Mon recrutement terminé dès 1942, l’organisation ci-dessous fut mise en place, organisation qui pouvait faire face à toutes les demandes des autres mouvements. Aussi, après l’unification sur le plan national, le Colonel LABAT (DESLANDES), après une longue conversation avec son représentant dans la Région (AUFRERE), me désigna-t-il comme Chef de la Zone Sud. Après l’arrestation du Colonel, cette responsabilité fut confirmée, d’une part par JOURDA (JACQUEMIN) et ensuite par DEBEAUMARCHE, au nom de PRUVOST.

Voici relatée succinctement l’action du réseau dans ses diverses sections :

• Recette Principale :

Deux branches : 1. Prélèvement de correspondances 2. Réception du courrier et livraison aux intéressés

Sous le contrôle de Jean BABIT et Joseph BALES, Facteurs Chef, ainsi que de DOUZIECH, Contrôleur, ce service comprenant un certain nombre d’agents, facteurs et auxiliaires, prélevait les correspondances destinées à la Milice et plus tard à la Gestapo.

Ces correspondances étaient triées de façon à aboutir dans le casier d’un agent désigné à l’avance. Celui-ci, au moment du départ, le remettait à un des responsables qui le faisait passer à un agent de liaison ou le remettait directement dans une boîte. Reprenant le même itinéraire, ce courrier, après filtrage, était distribué le lendemain.

Un tri, effectué dans des conditions à peu près identiques, permettait de repêcher la correspondance adressée à des résistants connus. Cette correspondance était remise au 2e groupe qui recevait ou remettait les plis aux guichets du public.

Ce service fut utilisé par un certain nombre de clandestins et aucun incident regrettable ne fut signalé, malgré la présence d’un milicien très actif dans le bureau (SAINT-JEAN, milicien arrêté et exécuté à Toulouse).

Ci-jointe copie d’une attestation destinée à un de nos agents.

• Central Téléphonique Interurbain :

Le travail était effectué en commun avec le NAP « COMBAT » qui était sous la direction de Mme FAURE surveillante.

Notre groupe, qui comprenait entre autres Mlles DEJEAN, COYNE, MILLET, M. et Mme CAPOU, participait aux écoutes et à la transmission des renseignements recueillis. « COMBAT » étant le grand bénéficiaire.

Le climat, que nos camarades avaient su créer parmi les personnels, permettait de demander à la majorité des employés de pratiquer une écoute presque permanente sur les communications. Ceci nous donnait la possibilité de faire surveiller toutes les conversations d’arrivée destinées à des numéros déterminés.

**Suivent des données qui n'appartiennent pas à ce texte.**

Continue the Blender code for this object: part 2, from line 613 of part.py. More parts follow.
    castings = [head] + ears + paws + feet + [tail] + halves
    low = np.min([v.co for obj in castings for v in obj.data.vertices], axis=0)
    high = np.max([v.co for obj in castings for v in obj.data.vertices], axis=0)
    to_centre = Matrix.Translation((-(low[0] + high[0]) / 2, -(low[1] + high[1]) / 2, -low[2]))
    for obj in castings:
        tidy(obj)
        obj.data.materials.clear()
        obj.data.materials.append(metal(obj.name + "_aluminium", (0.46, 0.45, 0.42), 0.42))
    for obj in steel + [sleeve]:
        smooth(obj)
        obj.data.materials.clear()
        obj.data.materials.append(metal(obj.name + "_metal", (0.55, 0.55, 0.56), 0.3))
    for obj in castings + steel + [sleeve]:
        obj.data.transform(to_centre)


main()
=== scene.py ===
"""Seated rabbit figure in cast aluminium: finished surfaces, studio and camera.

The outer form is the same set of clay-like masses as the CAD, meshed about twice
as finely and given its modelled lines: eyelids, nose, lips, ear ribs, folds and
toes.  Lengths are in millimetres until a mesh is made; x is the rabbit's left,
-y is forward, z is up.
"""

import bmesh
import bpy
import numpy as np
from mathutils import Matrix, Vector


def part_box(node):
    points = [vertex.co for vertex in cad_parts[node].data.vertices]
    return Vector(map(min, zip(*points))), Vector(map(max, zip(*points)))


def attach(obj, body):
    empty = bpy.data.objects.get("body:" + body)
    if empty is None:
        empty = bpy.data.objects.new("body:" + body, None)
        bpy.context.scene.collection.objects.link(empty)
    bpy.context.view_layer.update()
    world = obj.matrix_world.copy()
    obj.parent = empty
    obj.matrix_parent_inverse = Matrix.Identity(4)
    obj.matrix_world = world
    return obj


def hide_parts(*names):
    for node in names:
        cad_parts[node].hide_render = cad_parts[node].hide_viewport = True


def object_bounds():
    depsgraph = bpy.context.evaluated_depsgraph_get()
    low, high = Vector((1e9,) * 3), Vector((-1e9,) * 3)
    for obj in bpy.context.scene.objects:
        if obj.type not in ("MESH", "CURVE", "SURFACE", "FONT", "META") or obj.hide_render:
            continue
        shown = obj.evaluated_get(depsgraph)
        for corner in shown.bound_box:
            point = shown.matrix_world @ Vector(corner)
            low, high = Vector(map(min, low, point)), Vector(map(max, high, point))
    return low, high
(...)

Pour le départ, les communications étaient données après établissement de fiches avec application de la priorité, retard systématique… Les opératrices affectées à des directions déterminées et certaines de ces directions étaient réservées à nos camarades.

Mlle COYNE, chargée de la distribution des fiches, choisissait ainsi des opératrices susceptibles de la renseigner sur la conversation. Si, par suite de certains voisinages ou pour toute autre raison, cela n’était pas possible, elle faisait établir la communication sur un circuit déterminé, elle signalait aussitôt à M. ou Mme CAPOU, qui se trouvaient à la table d’essai, le numéro du circuit à surveiller. Ceux-ci rentraient immédiatement en écoute sur ce circuit. De plus, ayant la totalité des circuits sur leur table, ils pratiquaient une écoute systématique qui leur a permis d’obtenir des renseignements précieux.

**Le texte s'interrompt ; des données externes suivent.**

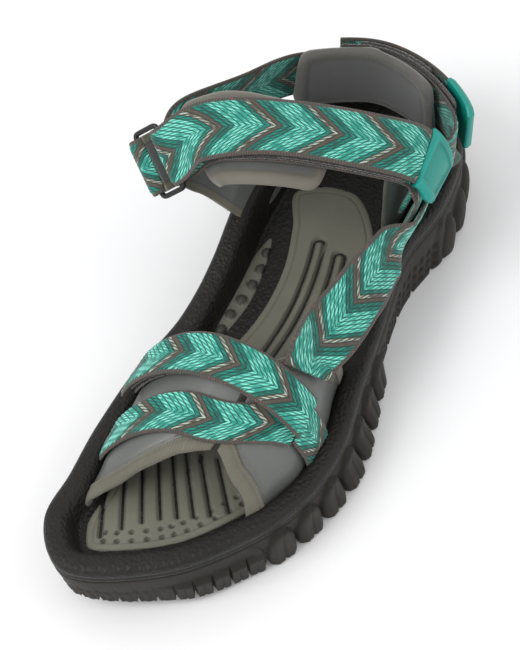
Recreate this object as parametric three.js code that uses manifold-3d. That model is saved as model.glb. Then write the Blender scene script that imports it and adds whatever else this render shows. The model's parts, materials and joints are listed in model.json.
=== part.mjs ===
// A strappy sport sandal for the left foot, toe towards -Y, lateral side towards +X, in millimetres.
// The rubber outsole is a cup that holds an EVA midsole; three inserts lie in the footbed. The upper is a
// two-panel toe vamp, a side strap, an ankle strap and a heel strap in 25 mm and 20 mm webbing. Three strap
// ends peel open on hook-and-loop tape.
import * as THREE from "three";
import { mergeVertices } from "three/addons/utils/BufferGeometryUtils.js";
import Module from "manifold-3d";

const wasm = await Module();
wasm.setup();

// ---------------------------------------------------------------- driving dimensions
const gap = 0.3; // clearance between neighbouring pieces
const soleLength = 268; // toe tip to heel end of the rim
const toeY = -137; // toe tip; the heel end lies at toeY + soleLength
const heelY = toeY + soleLength;
const ballHalf = { medial: 44.8, lateral: 48.7 }; // rim half widths at the ball
const waistHalf = { medial: 36.5, lateral: 38.5 }; // at the waist
const heelHalf = { medial: 38.5, lateral: 41 }; // at the heel
const rimHeight = { toe: 37, ball: 29.5, waist: 31, instep: 40, heel: 44 }; // top of the footbed rim
const bedHeight = { toe: 27, ball: 20.5, waist: 23, instep: 26, heel: 28 }; // footbed inside the rim
const toeSpring = 10; // how far the toe lifts off the ground
const toeSpringStart = -85;
const lipDrop = 8; // outsole lip below the rim top
const cupWall = 3.5; // side wall of the outsole cup
const cupFloor = 8; // ground to the top of the outsole's floor
const lugHeight = 4; // tread lugs below the floor
const lugReach = 4.5; // side lugs beyond the cup wall
const lugFlare = 4.5; // more on the outer side of the forefoot
const rimWidth = 7;
const insertThick = 3;
const noduleHeight = 1.6;
const webThick = 1.8; // webbing
const webWide = 25; // ankle, heel and side straps
const webNarrow = 17; // toe strap
const tapeThick = 1.2; // each half of the hook-and-loop tape
const panelThick = 1.8; // vamp and quarter panels
const bindingWide = 5; // binding tape on the panel edges
const padThick = 6.5; // ankle and heel pads
const tipThick = 3.4; // moulded pull tips
const ringWire = 2.2; // rectangular rings
const slotDepth = 7; // how deep the straps go into the midsole
const strapInset = 10; // rim edge to the inner face of a strap at the footbed
const insertInset = strapInset + 3.5; // rim edge to insert edge
const patternLength = 268; // sole length that the places along the upper are drawn for
const instepCrest = 92.5; // height of the ankle strap over the instep
const toeCrest = 51; // height of the vamp under the toe strap
const heelStrapHeight = 60; // middle of the heel strap at the back

// Layer heights above the inner face of a strap stack.
const layerGap = 0.8; // between the layers of a stack, which bend together
const stack = {
  base: [0, webThick],
  loop: [webThick + layerGap, webThick + layerGap + tapeThick],
};
stack.hook = [stack.loop[1] + 0.5, stack.loop[1] + 0.5 + tapeThick];
stack.tail = [stack.hook[1] + layerGap, stack.hook[1] + layerGap + webThick];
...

Enfin, le service des abonnements du central était tenu par deux agents Mmes DAURIAC et LACROIX, qui nous ont rendu de grands services, en nous donnant l’identité des organismes prenant en charge les nouveaux contrats d’abonnements, ce qui nous a permis de déceler l’arrivée de nouveaux agents au service de l’ennemi. Nous avons pu également, par des procédés administratifs, utiliser des lignes pour nos services.

De plus, les agents du Contrôle Téléphonique venaient consulter les dossiers des abonnés qu’ils avaient l’intention de surveiller. Mmes DAURIAC et LACROIX nous donnaient la liste, nous connaissions ainsi à l’avance les lignes qui allaient être renvoyées sur la table d’écoute. Les renseignements nous étaient confirmés par la suite, par nos camarades du Central Automatique, qui surveillaient les raccordements demandés par le service du Contrôle. Ces listes étaient communiquées aux divers mouvements.

• Central Téléphonique Automatique :

Au Central Automatique, le groupe était place sous la direction de ALAPHILIPPE, Chef de chantier du constructeur CGCT. Ce groupe, comprenant 5 à 6 unités, pratiquait l’écoute sur les lignes urbaines de la Milice et des services de police, et pratiquait des sabotages techniques et particuliers qui gênaient considérablement le trafic téléphonique sur Toulouse.

De bons résultats ne pouvaient être obtenus que par une cohésion absolue entre un personnel spécialisé, pouvant intervenir à tout instant dans l’installation. Cette cohésion était assurée par un Contrôleur Principal du service qui en plus s’assurait de l’exactitude des renvois des lignes de certains abonnés sur les tables d’écoutes.

• Bureau Gare :

Ce service comportait un noyau particulièrement actif. Il s’occupait du détournement et du retard dans le courrier ennemi. Un de nos amis, BERET, fut arrêté par la Gestapo et son cadavre atrocement mutilé fut rendu à la famille, le 17 octobre 1943. La vue du corps supplicié n’arrêta pas nos agents qui continuèrent leur action.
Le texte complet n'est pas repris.